▶ Exercise task
Reproduce each line of the material precisely.

▶ Data segment
** Begin **
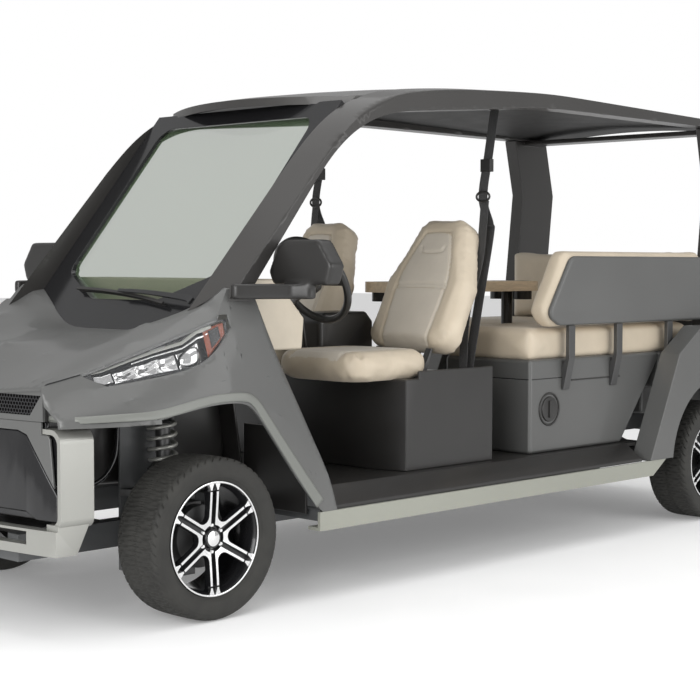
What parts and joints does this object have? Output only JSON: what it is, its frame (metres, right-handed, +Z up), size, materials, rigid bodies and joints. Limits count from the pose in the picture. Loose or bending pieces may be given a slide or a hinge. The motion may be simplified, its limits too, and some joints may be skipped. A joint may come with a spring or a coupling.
{
  "type": "golf cart",
  "caption": "Electric golf cart with a roof, windscreen, a front pair of bucket seats, an L-shaped rear lounge with a table, wheels that roll and front wheels that steer.",
  "frame": {"origin": "on the ground under the middle of the whole cart", "axes": "+X to the cart's left, +Y to the rear, +Z up"},
  "size_m": [1.7974, 4.2449, 1.9299],
  "materials": {
    "body_paint": "metallic clear-coated dark grey paint",
    "roof_paint": "metallic clear-coated charcoal paint",
    "flare_paint": "metallic clear-coated silver grey paint",
    "rocker_paint": "satin silver paint",
    "bumper_silver": "bright silver paint",
    "black_plastic": "grained black moulding",
    "gloss_black": "gloss black moulding",
    "cream_vinyl": "soft-grained cream vinyl",
    "cream_panel": "smooth cream moulding",
    "glass": "clear pale green pane",
    "clear_lens": "clear lamp cover",
    "tyre": "black rubber",
    "wheel_silver": "machined bright alloy",
    "wheel_black": "gloss black paint",
    "chrome": "polished",
    "steel_dark": "satin dark steel",
    "frame_paint": "satin grey chassis paint",
    "cast_grey": "cast and painted",
    "wood": "light wood with a clear satin finish",
    "belt_webbing": "woven black webbing",
    "mirror": "silvered glass",
    "red_lens": "clear red lamp cover",
    "amber_lens": "clear amber lamp cover",
    "brass": "plain bright fastener"
  },
  "bodies": {
    "chassis": {"backrest_brackets": "steel_dark", "backrest_shell": "black_plastic", "battery_pack": "black_plastic", "brake_lever": "black_plastic", "cab_frame_left": "roof_paint", "cab_frame_right": "roof_paint", "centre_console": "black_plastic", "chassis_frame": "frame_paint", "cup_holders": "black_plastic", "dashboard": "cream_panel", "fascia_surround": "body_paint", "floor_pan": "black_plastic", "front_bumper": "bumper_silver", "front_fascia": "gloss_black", "front_fender_left": "flare_paint", "front_fender_right": "flare_paint", "front_seats": "cream_vinyl", "front_suspension": "steel_dark", "grille": "black_plastic", "headlamps": "clear_lens", "hood": "body_paint", "leaf_springs": "steel_dark", "lounge_backrests": "cream_vinyl", "lounge_base": "body_paint", "lounge_cushions": "cream_vinyl", "mirrors": "gloss_black", "nose_panel": "body_paint", "rear_axle": "cast_grey", "rear_body": "body_paint", "rear_bumper": "bumper_silver", "rear_fender_left": "body_paint", "rear_fender_right": "body_paint", "rear_pillars": "roof_paint", "rockers": "rocker_paint", "roof_panel": "roof_paint", "seat_base": "black_plastic", "seat_belts": "belt_webbing", "seat_brackets": "steel_dark", "steering_column": "black_plastic", "table": "wood", "table_supports": "black_plastic", "tail_lamps": "red_lens", "windscreen_frame": "gloss_black", "windscreen_glass": "glass"},
    "knuckle_left": {"knuckle_left": "cast_grey"},
    "knuckle_right": {"knuckle_right": "cast_grey"},
    "steering_wheel": {"steering_wheel": "black_plastic"},
    "wheel_front_left": {"tyre_front_left": "tyre", "rim_front_left": "wheel_silver"},
    "wheel_front_right": {"tyre_front_right": "tyre", "rim_front_right": "wheel_silver"},
    "wheel_rear_left": {"tyre_rear_left": "tyre", "rim_rear_left": "wheel_silver"},
    "wheel_rear_right": {"tyre_rear_right": "tyre", "rim_rear_right": "wheel_silver"}
  },
  "joints": [
    {"name": "steer_left", "type": "hinge", "parent": "chassis", "child": "knuckle_left", "pos_m": [0.54, -1.5075, 0.2725], "axis": [0, 0, 1], "range_deg": [-28, 28]},
    {"name": "steer_right", "type": "hinge", "parent": "chassis", "child": "knuckle_right", "pos_m": [-0.54, -1.5075, 0.2725], "axis": [0, 0, 1], "range_deg": [-28, 28]},
    {"name": "steering_wheel_turn", "type": "hinge", "parent": "chassis", "child": "steering_wheel", "pos_m": [0.346, -0.7195, 1.119], "axis": [0, 0.8746, 0.4848], "range_deg": [-340, 340]},
    {"name": "roll_front_left", "type": "hinge", "parent": "knuckle_left", "child": "wheel_front_left", "pos_m": [0.612, -1.5075, 0.2725], "axis": [1, 0, 0], "continuous": true},
    {"name": "roll_front_right", "type": "hinge", "parent": "knuckle_right", "child": "wheel_front_right", "pos_m": [-0.612, -1.5075, 0.2725], "axis": [1, 0, 0], "continuous": true},
    {"name": "roll_rear_left", "type": "hinge", "parent": "chassis", "child": "wheel_rear_left", "pos_m": [0.638, 1.5325, 0.2725], "axis": [1, 0, 0], "continuous": true},
    {"name": "roll_rear_right", "type": "hinge", "parent": "chassis", "child": "wheel_rear_right", "pos_m": [-0.638, 1.5325, 0.2725], "axis": [1, 0, 0], "continuous": true}
  ],
  "couplings": [
    {"joint": "steer_right", "follows": "steer_left", "ratio": 1},
    {"joint": "steering_wheel_turn", "follows": "steer_left", "ratio": 12}
  ]
}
** End **
▶ Solved exercise
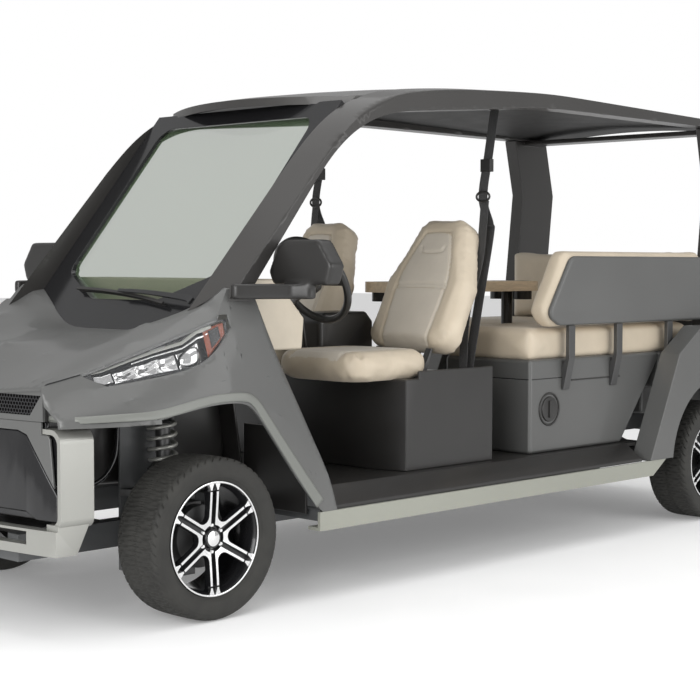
What parts and joints does this object have? Output only JSON: what it is, its frame (metres, right-handed, +Z up), size, materials, rigid bodies and joints. Limits count from the pose in the picture. Loose or bending pieces may be given a slide or a hinge. The motion may be simplified, its limits too, and some joints may be skipped. A joint may come with a spring or a coupling.
{
  "type": "golf cart",
  "caption": "Electric golf cart with a roof, windscreen, a front pair of bucket seats, an L-shaped rear lounge with a table, wheels that roll and front wheels that steer.",
  "frame": {"origin": "on the ground under the middle of the whole cart", "axes": "+X to the cart's left, +Y to the rear, +Z up"},
  "size_m": [1.7974, 4.2449, 1.9299],
  "materials": {
    "body_paint": "metallic clear-coated dark grey paint",
    "roof_paint": "metallic clear-coated charcoal paint",
    "flare_paint": "metallic clear-coated silver grey paint",
    "rocker_paint": "satin silver paint",
    "bumper_silver": "bright silver paint",
    "black_plastic": "grained black moulding",
    "gloss_black": "gloss black moulding",
    "cream_vinyl": "soft-grained cream vinyl",
    "cream_panel": "smooth cream moulding",
    "glass": "clear pale green pane",
    "clear_lens": "clear lamp cover",
    "tyre": "black rubber",
    "wheel_silver": "machined bright alloy",
    "wheel_black": "gloss black paint",
    "chrome": "polished",
    "steel_dark": "satin dark steel",
    "frame_paint": "satin grey chassis paint",
    "cast_grey": "cast and painted",
    "wood": "light wood with a clear satin finish",
    "belt_webbing": "woven black webbing",
    "mirror": "silvered glass",
    "red_lens": "clear red lamp cover",
    "amber_lens": "clear amber lamp cover",
    "brass": "plain bright fastener"
  },
  "bodies": {
    "chassis": {"backrest_brackets": "steel_dark", "backrest_shell": "black_plastic", "battery_pack": "black_plastic", "brake_lever": "black_plastic", "cab_frame_left": "roof_paint", "cab_frame_right": "roof_paint", "centre_console": "black_plastic", "chassis_frame": "frame_paint", "cup_holders": "black_plastic", "dashboard": "cream_panel", "fascia_surround": "body_paint", "floor_pan": "black_plastic", "front_bumper": "bumper_silver", "front_fascia": "gloss_black", "front_fender_left": "flare_paint", "front_fender_right": "flare_paint", "front_seats": "cream_vinyl", "front_suspension": "steel_dark", "grille": "black_plastic", "headlamps": "clear_lens", "hood": "body_paint", "leaf_springs": "steel_dark", "lounge_backrests": "cream_vinyl", "lounge_base": "body_paint", "lounge_cushions": "cream_vinyl", "mirrors": "gloss_black", "nose_panel": "body_paint", "rear_axle": "cast_grey", "rear_body": "body_paint", "rear_bumper": "bumper_silver", "rear_fender_left": "body_paint", "rear_fender_right": "body_paint", "rear_pillars": "roof_paint", "rockers": "rocker_paint", "roof_panel": "roof_paint", "seat_base": "black_plastic", "seat_belts": "belt_webbing", "seat_brackets": "steel_dark", "steering_column": "black_plastic", "table": "wood", "table_supports": "black_plastic", "tail_lamps": "red_lens", "windscreen_frame": "gloss_black", "windscreen_glass": "glass"},
    "knuckle_left": {"knuckle_left": "cast_grey"},
    "knuckle_right": {"knuckle_right": "cast_grey"},
    "steering_wheel": {"steering_wheel": "black_plastic"},
    "wheel_front_left": {"tyre_front_left": "tyre", "rim_front_left": "wheel_silver"},
    "wheel_front_right": {"tyre_front_right": "tyre", "rim_front_right": "wheel_silver"},
    "wheel_rear_left": {"tyre_rear_left": "tyre", "rim_rear_left": "wheel_silver"},
    "wheel_rear_right": {"tyre_rear_right": "tyre", "rim_rear_right": "wheel_silver"}
  },
  "joints": [
    {"name": "steer_left", "type": "hinge", "parent": "chassis", "child": "knuckle_left", "pos_m": [0.54, -1.5075, 0.2725], "axis": [0, 0, 1], "range_deg": [-28, 28]},
    {"name": "steer_right", "type": "hinge", "parent": "chassis", "child": "knuckle_right", "pos_m": [-0.54, -1.5075, 0.2725], "axis": [0, 0, 1], "range_deg": [-28, 28]},
    {"name": "steering_wheel_turn", "type": "hinge", "parent": "chassis", "child": "steering_wheel", "pos_m": [0.346, -0.7195, 1.119], "axis": [0, 0.8746, 0.4848], "range_deg": [-340, 340]},
    {"name": "roll_front_left", "type": "hinge", "parent": "knuckle_left", "child": "wheel_front_left", "pos_m": [0.612, -1.5075, 0.2725], "axis": [1, 0, 0], "continuous": true},
    {"name": "roll_front_right", "type": "hinge", "parent": "knuckle_right", "child": "wheel_front_right", "pos_m": [-0.612, -1.5075, 0.2725], "axis": [1, 0, 0], "continuous": true},
    {"name": "roll_rear_left", "type": "hinge", "parent": "chassis", "child": "wheel_rear_left", "pos_m": [0.638, 1.5325, 0.2725], "axis": [1, 0, 0], "continuous": true},
    {"name": "roll_rear_right", "type": "hinge", "parent": "chassis", "child": "wheel_rear_right", "pos_m": [-0.638, 1.5325, 0.2725], "axis": [1, 0, 0], "continuous": true}
  ],
  "couplings": [
    {"joint": "steer_right", "follows": "steer_left", "ratio": 1},
    {"joint": "steering_wheel_turn", "follows": "steer_left", "ratio": 12}
  ]
}